The biscuit tin and the 47 dictation tapes
Last winter a Tesco bag arrived at our lab with 47 microcassettes from a retired solicitor's archive plus 12 unlabelled smaller tapes that turned out to be Mini-Cassettes — answering-machine recordings of the sender's late mother. The two formats had been mixed together in the same biscuit tin for fifteen years. The sender knew only that "some are smaller than the cassettes I have for my Walkman" and that one of them had to contain the message her mum left the day before she died.
That bag described three distinct reader groups in one delivery. Solicitors and probate executors who need legal dictation transferred with chain-of-custody. Families recovering voicemail and answering-machine messages of someone they have lost. And oral-history archivists carrying interviews and field recordings nobody else will play back.
This article walks through what we found in that bag, what we did with each format, and what came back: how to tell the two formats apart, why dictation tapes fail in voice-specific ways, what tape-speed drift does to intelligibility, and what a calibrated UK lab does that a Sony BM-89 transcriber and a USB stick cannot.
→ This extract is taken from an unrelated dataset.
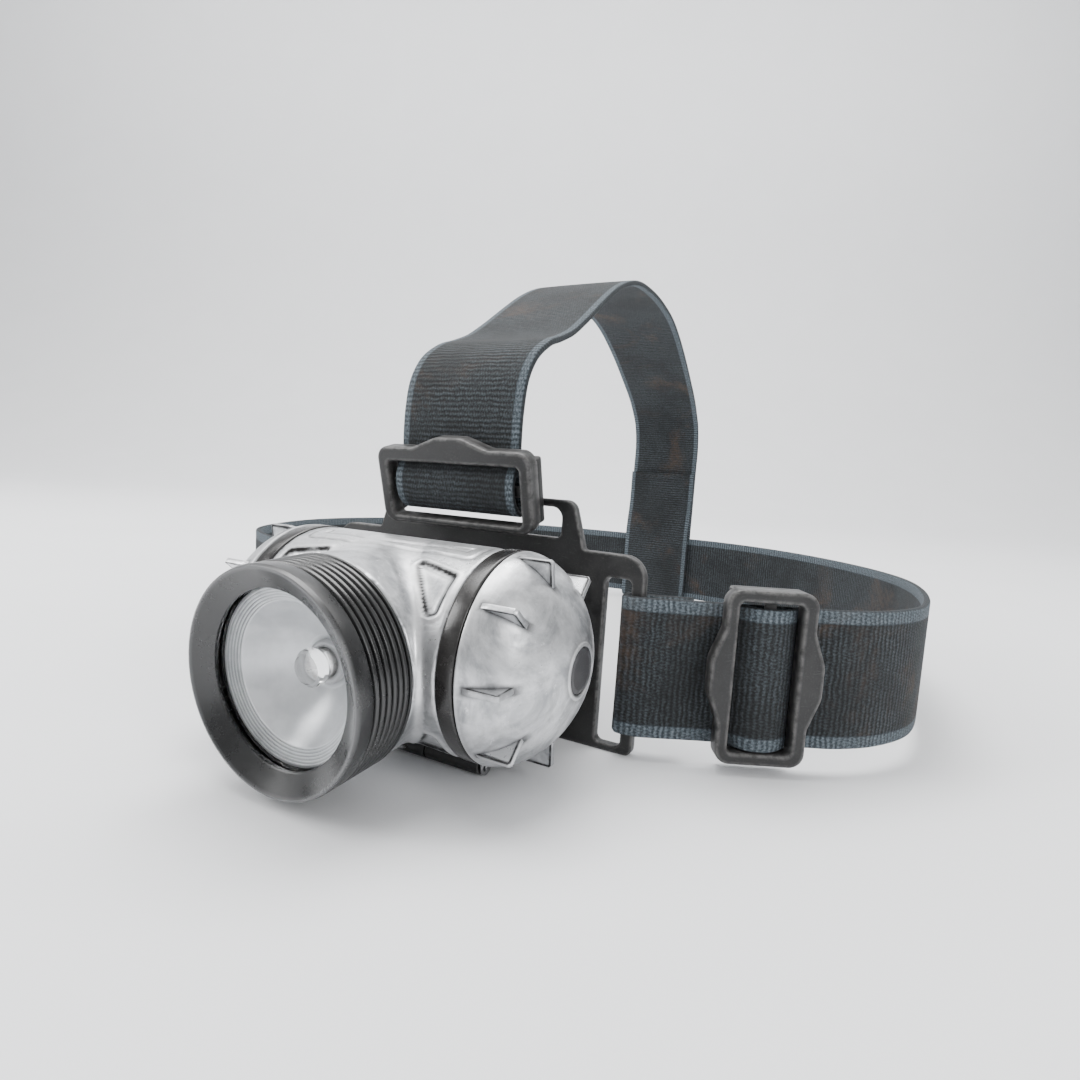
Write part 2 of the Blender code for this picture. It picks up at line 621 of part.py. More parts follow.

Trustpilot rates us 4.7/5 across tens of thousands of UK customers and over one million items digitised — the volume baseline that justifies keeping a deck calibrated for two near-extinct dictation formats.
Microcassette or Mini-Cassette? Spotting which format you actually have
The fastest way to identify your tape: place its long edge against an ordinary compact cassette. A microcassette is roughly 40% shorter; a Mini-Cassette is closer in length but with a visibly different reel arrangement and an asymmetric label window.
- Olympus Microcassette (1969) — small shell, two visible drive notches on the lower edge, side-by-side reels with a central drive. Common in Olympus Pearlcorder dictaphones, Sony BM-series transcribers, and most 1980s–1990s answering machines.
- Philips Mini-Cassette (1967) — slightly larger shell with offset reel spacing, a central capstan window, and an asymmetric label area. Common in Philips LFH-series dictation machines and certain Grundig professional systems.
Both formats use 3.81 mm tape — the same width as a full-size compact cassette — but the shells are not mechanically interchangeable in any deck. A Tascam calibrated for one will refuse to seat the other. If a generic "cassette transfer" service receives a Mini-Cassette by mistake, the most common outcome is the order being placed on hold or the tape returned unread; the second most common is silent damage from forcing the shell into the wrong transport.
| Property | Microcassette (Olympus) | Mini-Cassette (Philips) |
|---|---|---|
| Year introduced | 1969 | 1967 |
| Tape width | 3.81 mm | 3.81 mm |
| Standard speed | 2.4 cm/s | 2.4 cm/s |
| Slow (LP) speed | 1.2 cm/s | — |
| Reel arrangement | Side-by-side, central drive | Side-by-side, asymmetric offset |
| Common machines | Olympus Pearlcorder, Sony BM-series | Philips LFH series, Grundig |
| Typical use | Dictation, answering machines | Dictation, niche professional |
| Identification clue | Two visible drive notches | Asymmetric label window |
| Required deck | Tascam 122MKIII (calibrated) | Tascam 122MKIII (calibrated) |
If you cannot tell which format you have, send the tapes as-is. We identify on arrival, and mixed batches are handled at the same per-tape rate with no extra charge.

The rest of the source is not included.